Exercise description:
Show only lines that include "materials".

Provided material:
_____
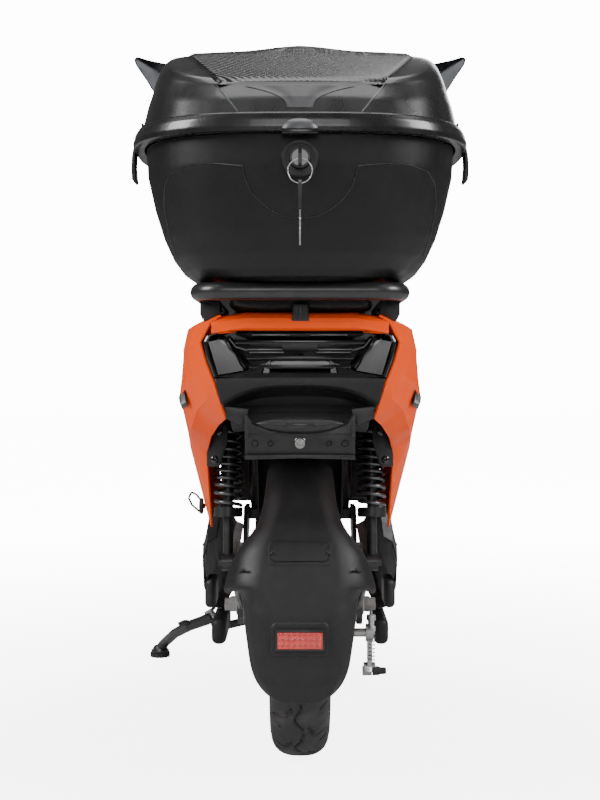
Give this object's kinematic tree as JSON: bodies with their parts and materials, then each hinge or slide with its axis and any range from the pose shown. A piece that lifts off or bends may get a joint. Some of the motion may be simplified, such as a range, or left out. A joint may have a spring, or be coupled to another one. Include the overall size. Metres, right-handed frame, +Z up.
{
  "type": "moped scooter",
  "caption": "Electric step-through moped scooter with folded side panels, lockable top case on a tube carrier, sprung rear swingarm, hub-motor wheel, side stand and steerable fork.",
  "frame": {"origin": "bottom centre of the whole scooter's box, on the ground it stands on", "axes": "+Y forward, the way it drives, +X to the rider's right, +Z up"},
  "size_m": [0.7, 1.83, 1.186],
  "materials": {
    "frame_paint": "satin",
    "steel": "brushed",
    "black_plastic": "satin moulded",
    "case_plastic": "fine grained satin",
    "orange_gloss": "gloss",
    "rubber": "matte",
    "tyre": "matte",
    "smoked_lens": "glossy smoked",
    "lamp_grey": "gloss",
    "red_reflector": "faceted",
    "seat_vinyl": "grained vinyl",
    "cast_alloy": "painted cast",
    "bright_alloy": "satin",
    "chrome_trim": "polished",
    "battery_case": "matte",
    "clear_lens": "clear",
    "spring_black": "gloss"
  },
  "bodies": {
    "body": {"main_frame": "frame_paint", "fasteners": "steel", "floor_tray": "black_plastic", "floor_mat": "rubber", "side_skirts": "black_plastic", "body_panels": "orange_gloss", "lamp_housing": "lamp_grey", "lamp_lenses": "smoked_lens", "tail_lower_cover": "black_plastic", "wheel_liners": "black_plastic", "plate_bracket": "black_plastic", "battery_pack": "battery_case", "motor_controller": "cast_alloy", "rear_rack": "frame_paint", "tail_pad": "seat_vinyl", "mount_plate": "black_plastic", "case_tub": "case_plastic", "charge_cap": "rubber", "side_trims": "chrome_trim", "leg_shield": "black_plastic", "front_apron": "orange_gloss", "shock_springs": "spring_black"},
    "lid": {"case_lid": "case_plastic"},
    "lock": {"lock_key": "steel"},
    "ring": {"key_ring": "steel"},
    "spare": {"spare_key": "steel"},
    "clip_l": {"clip_left": "black_plastic"},
    "clip_r": {"clip_right": "black_plastic"},
    "seat": {"seat_base": "black_plastic", "seat_cushion": "seat_vinyl"},
    "steering": {"fork_upper": "frame_paint", "handlebar": "frame_paint", "handlebar_cowl": "black_plastic", "headlamp": "clear_lens", "left_grip": "rubber", "switch_pods": "black_plastic"},
    "throttle": {"throttle_grip": "rubber"},
    "horn": {"horn_button": "red_reflector"},
    "lever_l": {"lever_left": "cast_alloy"},
    "lever_r": {"lever_right": "cast_alloy"},
    "mirror_l": {"mirror_left": "black_plastic"},
    "mirror_r": {"mirror_right": "black_plastic"},
    "fork": {"fork_sliders": "cast_alloy", "front_fender": "orange_gloss", "brake_caliper": "bright_alloy"},
    "front_wheel": {"front_tyre": "tyre", "front_rim": "cast_alloy", "brake_disc": "steel"},
    "arm": {"swingarm": "frame_paint", "rear_mudguard": "black_plastic", "rear_reflector": "red_reflector", "rear_axle": "steel", "brake_plate": "cast_alloy"},
    "rear_wheel": {"rear_tyre": "tyre", "hub_motor": "cast_alloy"},
    "brake_cam": {"brake_arm": "steel"},
    "shock_top": {"shock_uppers": "frame_paint"},
    "shock_base": {"shock_lowers": "frame_paint"},
    "stand": {"side_stand": "frame_paint", "stand_foot": "rubber"}
  },
  "joints": [
    {"name": "steering_turn", "type": "hinge", "parent": "body", "child": "steering", "pos_m": [0, 0.51849, 0.64435], "axis": [0, -0.3907, 0.9205], "range_deg": [-35, 35]},
    {"name": "fork_slide", "type": "slide", "parent": "steering", "child": "fork", "axis": [0, -0.3907, 0.9205], "range_m": [0, 0.05], "stiffness_N_per_m": 16000, "springref_m": -0.03},
    {"name": "front_wheel_spin", "type": "hinge", "parent": "fork", "child": "front_wheel", "pos_m": [0, 0.712, 0.203], "axis": [1, 0, 0], "continuous": true},
    {"name": "swingarm_turn", "type": "hinge", "parent": "body", "child": "arm", "pos_m": [0, -0.208, 0.232], "axis": [-1, 0, 0], "range_deg": [0, 6], "stiffness_Nm_per_rad": 2600, "springref_deg": -6.88, "deforming": ["shock_springs"]},
    {"name": "rear_wheel_spin", "type": "hinge", "parent": "arm", "child": "rear_wheel", "pos_m": [0, -0.538, 0.203], "axis": [1, 0, 0], "continuous": true},
    {"name": "brake_cam_turn", "type": "hinge", "parent": "arm", "child": "brake_cam", "pos_m": [0, -0.548, 0.165], "axis": [1, 0, 0], "range_deg": [0, 12], "stiffness_Nm_per_rad": 2, "springref_deg": -5.73},
    {"name": "shock_top_turn", "type": "hinge", "parent": "body", "child": "shock_top", "pos_m": [0, -0.516, 0.468], "axis": [-1, 0, 0], "range_deg": [-0.5, 0.5]},
    {"name": "shock_base_turn", "type": "hinge", "parent": "arm", "child": "shock_base", "pos_m": [0, -0.544, 0.262], "axis": [-1, 0, 0], "range_deg": [-6.5, 0.5]},
    {"name": "seat_lift", "type": "hinge", "parent": "body", "child": "seat", "pos_m": [0, 0.022, 0.602], "axis": [-1, 0, 0], "range_deg": [0, 70]},
    {"name": "lid_lift", "type": "hinge", "parent": "body", "child": "lid", "pos_m": [0, -0.48, 0.802], "axis": [-1, 0, 0], "range_deg": [0, 75]},
    {"name": "lock_turn", "type": "hinge", "parent": "body", "child": "lock", "pos_m": [0, -0.868, 0.769], "axis": [0, 1, 0], "range_deg": [0, 90]},
    {"name": "ring_swing", "type": "hinge", "parent": "lock", "child": "ring", "pos_m": [0, -0.904, 0.762], "axis": [1, 0, 0], "range_deg": [-15, 15]},
    {"name": "spare_swing", "type": "hinge", "parent": "ring", "child": "spare", "pos_m": [0, -0.904, 0.7354], "axis": [1, 0, 0], "range_deg": [-15, 15]},
    {"name": "clip_l_turn", "type": "hinge", "parent": "body", "child": "clip_l", "pos_m": [-0.208, -0.684, 0.771], "axis": [0, -1, 0], "range_deg": [0, 70]},
    {"name": "clip_r_turn", "type": "hinge", "parent": "body", "child": "clip_r", "pos_m": [0.208, -0.684, 0.771], "axis": [0, 1, 0], "range_deg": [0, 70]},
    {"name": "throttle_turn", "type": "hinge", "parent": "steering", "child": "throttle", "pos_m": [0.22042, 0.32013, 1.01621], "axis": [0.9958, -0.0885, -0.0221], "range_deg": [0, 60], "stiffness_Nm_per_rad": 0.3, "springref_deg": -11.46},
    {"name": "horn_press", "type": "slide", "parent": "steering", "child": "horn", "axis": [0, 1, 0], "range_m": [0, 0.0012], "stiffness_N_per_m": 800, "springref_m": -0.001},
    {"name": "lever_l_pull", "type": "hinge", "parent": "steering", "child": "lever_l", "pos_m": [-0.18656, 0.35714, 1.01797], "axis": [0, 0, 1], "range_deg": [0, 11], "stiffness_Nm_per_rad": 3, "springref_deg": -5.73},
    {"name": "lever_r_pull", "type": "hinge", "parent": "steering", "child": "lever_r", "pos_m": [0.18656, 0.35714, 1.01797], "axis": [0, 0, -1], "range_deg": [0, 11], "stiffness_Nm_per_rad": 3, "springref_deg": -5.73},
    {"name": "mirror_l_tilt", "type": "hinge", "parent": "steering", "child": "mirror_l", "pos_m": [-0.24, 0.412, 1.128], "axis": [1, 0, 0], "range_deg": [-12, 12]},
    {"name": "mirror_r_tilt", "type": "hinge", "parent": "steering", "child": "mirror_r", "pos_m": [0.24, 0.412, 1.128], "axis": [1, 0, 0], "range_deg": [-12, 12]},
    {"name": "stand_fold", "type": "hinge", "parent": "body", "child": "stand", "pos_m": [-0.152, -0.068, 0.096], "axis": [-0.5099, 0.1583, 0.8456], "range_deg": [0, 88]}
  ],
  "couplings": [
    {"joint": "shock_top_turn", "follows": "swingarm_turn", "ratio": -0.0125},
    {"joint": "shock_base_turn", "follows": "swingarm_turn", "ratio": -1.0125},
    {"joint": "brake_cam_turn", "follows": "lever_l_pull", "ratio": 1}
  ]
}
_____
Reply to the exercise:
Give this object's kinematic tree as JSON: bodies with their parts and materials, then each hinge or slide with its axis and any range from the pose shown. A piece that lifts off or bends may get a joint. Some of the motion may be simplified, such as a range, or left out. A joint may have a spring, or be coupled to another one. Include the overall size. Metres, right-handed frame, +Z up.
  "materials": {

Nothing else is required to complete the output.